The Shaky Foundation
When the summit concluded, the 32 member nations released their joint declaration. It contained the mandatory, comforting words: an "ironclad commitment" to collective defense. Mark Rutte smiled for the closing photographs, declaring that the summit proved "NATO delivers."
But the leaders boarding their private jets out of Ankara knew the truth.
The architecture of global peace relies entirely on predictability. If a defense treaty is subject to the hour-by-hour atmospheric pressure of a single leader's temperament—furious on the balcony, agreeable behind closed doors—the deterrent loses its edge.
European nations are now waking up to a stark reality. They can buy tens of billions of dollars in American hardware. They can tax their citizens to meet historic defense targets. They can try to build a shield out of paper and promises. But if the person holding the center of that shield views it merely as a bad business deal, the entire structure becomes dangerously hollow.

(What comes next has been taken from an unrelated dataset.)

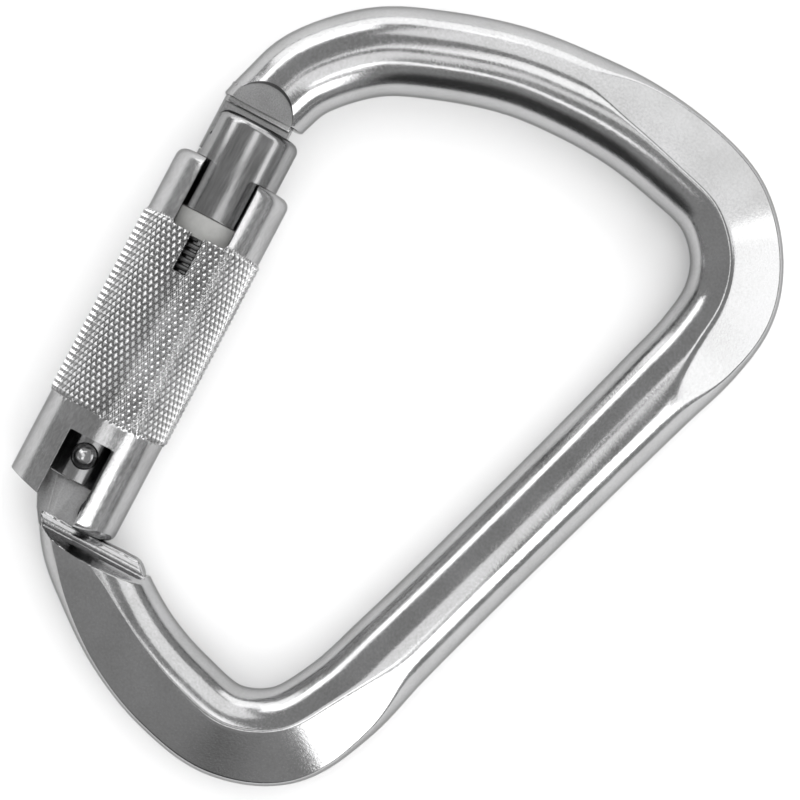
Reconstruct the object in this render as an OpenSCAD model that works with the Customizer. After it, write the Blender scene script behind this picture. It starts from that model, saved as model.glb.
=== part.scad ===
// Auto-locking connector: a forged frame, a swinging gate and a spring-loaded locking sleeve.
// The frame lies flat in the XY plane, its spine along +Y on the +X side and its gate on the -X side.
// The gate and everything on it are drawn along +Z from the hinge and then laid into the frame.

/* [Frame] */
// Half thickness of the forged bar
bar_half = 5.95; // [5.5:0.05:6.2]
// Distance of the pressed flats from the bar's centre line
flat_distance = 4.75; // [4.5:0.05:5.9]
// Tilt of the pressed flats towards the outer edge, in degrees
flat_tilt = 25; // [15:1:35]
// Sides of the forged bar's section
bar_sides = 20; // [12:4:32]
// Rings between two stations of the bar
rings_per_station = 3; // [2:1:4]

/* [Hinge] */
// Hinge pin centre along X
hinge_x = -16.1; // [-17:0.1:-15]
// Hinge pin centre along Y
hinge_y = -35; // [-36:0.1:-34]
// Angle from +Y to the gate's axis, in degrees
gate_angle = 17.2; // [16:0.1:18]
// Thickness of the hinge tang and the nose tongue
tang_t = 4.4; // [4:0.1:4.6]
// Radius of the rounded tang around the hinge pin
tang_r = 4.3; // [4:0.1:4.4]
// Height of the tang's seat for the plunger above the hinge pin
tang_seat = 3.9; // [3.7:0.05:4.1]
// Height of the frame's shoulder along the gate axis
shoulder = -9.15; // [-9.6:0.05:-9.15]
// Radius of the hinge pin
rivet_r = 1.75; // [1.5:0.05:1.9]
// Half length of the hinge pin
rivet_half = 4.25; // [4:0.05:4.3]

/* [Nose] */
// Height of the nose face along the gate axis
nose_face = 51.4; // [51.2:0.1:51.8]
// Height of the milled flats on the nose
nose_flat = 3.85; // [3.6:0.05:4.2]
// Radius of the cutter that milled them
nose_cutter_r = 4.65; // [4.5:0.05:4.8]
// Sideways position of the milled flats
nose_centre = -0.65; // [-0.8:0.05:-0.5]
// Bottom of the key on the tongue
key_bottom = 46.1; // [46:0.1:46.4]
// Top of the key on the tongue
key_top = 48.4; // [48.2:0.1:48.5]
// Thickness of the key
key_t = 5.6; // [5:0.1:6]

/* [Gate] */
// Radius of the gate's head
head_r = 6; // [5.8:0.05:6.05]
// Lower end of the gate's head
head_bottom = 35.6; // [35:0.1:36]
// Upper end of the gate's head
head_top = 49.8; // [49.5:0.1:49.9]
// Radius of the rounded edge on the head
head_round = 1.3; // [0.8:0.1:1.5]
// Radius of the gate's stem
stem_r = 4.5; // [4.4:0.05:4.6]
// Lower end of the clevis below the hinge pin
clevis_end = 3.75; // [3.5:0.05:3.9]
// Top of the clevis slot
clevis_top = 5.6; // [5.4:0.1:6]
// Radius of the plunger's bore
plunger_bore_r = 2.1; // [2:0.05:2.2]
// Upper end of the plunger's bore
plunger_bore_top = 24; // [20:0.5:28]

/* [Sleeve] */
// Radius of the sleeve's bore
bore_r = 6.5; // [6.4:0.05:6.6]
// Radius of the smooth ends
sleeve_r = 8.35; // [8.2:0.05:8.5]
// Radius of the knurled middle
knurl_r = 8.75; // [8.6:0.05:8.9]
// Lower end of the knurled middle
knurl_bottom = 5.6; // [5.4:0.1:6]
// Upper end of the knurled middle
knurl_top = 33.4; // [33:0.1:34]
// Upper ends of the prongs
prong_top = 42.6; // [42:0.1:43]
// Lower end of the long prong
prong_bottom = -9; // [-9:0.05:-8.8]
// Width of the upper windows
top_window_w = 7.9; // [7:0.1:8.5]
// Lower edge of the upper windows
top_window_bottom = 32.8; // [32:0.1:33.2]
// Width of the lower windows
low_window_w = 6.2; // [5.6:0.1:6.6]
// Upper edge of the lower windows
low_window_top = 2.6; // [2.4:0.1:2.8]
// Width of the spring slot
slot_w = 1.9; // [1.5:0.1:2.2]
// Lower end of the spring slot
slot_bottom = 27.4; // [27:0.1:28]
// Lower face of the inner ledge that runs on the stem
ledge_bottom = 3.3; // [3.2:0.1:3.4]
// Upper face of the inner ledge
ledge_top = 5.3; // [5:0.1:5.5]

/* [Springs] */
// Wire radius of the sleeve's spring
sleeve_wire_r = 0.4; // [0.35:0.01:0.45]
// Coil radius of the sleeve's spring
sleeve_coil_r = 5.5; // [5.3:0.05:5.6]
// Turns of the sleeve's spring
sleeve_turns = 25; // [20:1:26]
// Wire radius of the gate's spring
gate_wire_r = 0.25; // [0.2:0.01:0.28]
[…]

The alliance survived Ankara. But survival is a low bar for a pact that is supposed to prevent world wars. As the smoke from the Turkish fighter jets faded into the evening sky, the lingering image was not one of shared values or unbreakable bonds. It was the image of a continent realizing it is sleeping under a blanket that could be pulled away at any moment, depending entirely on which way the wind blows.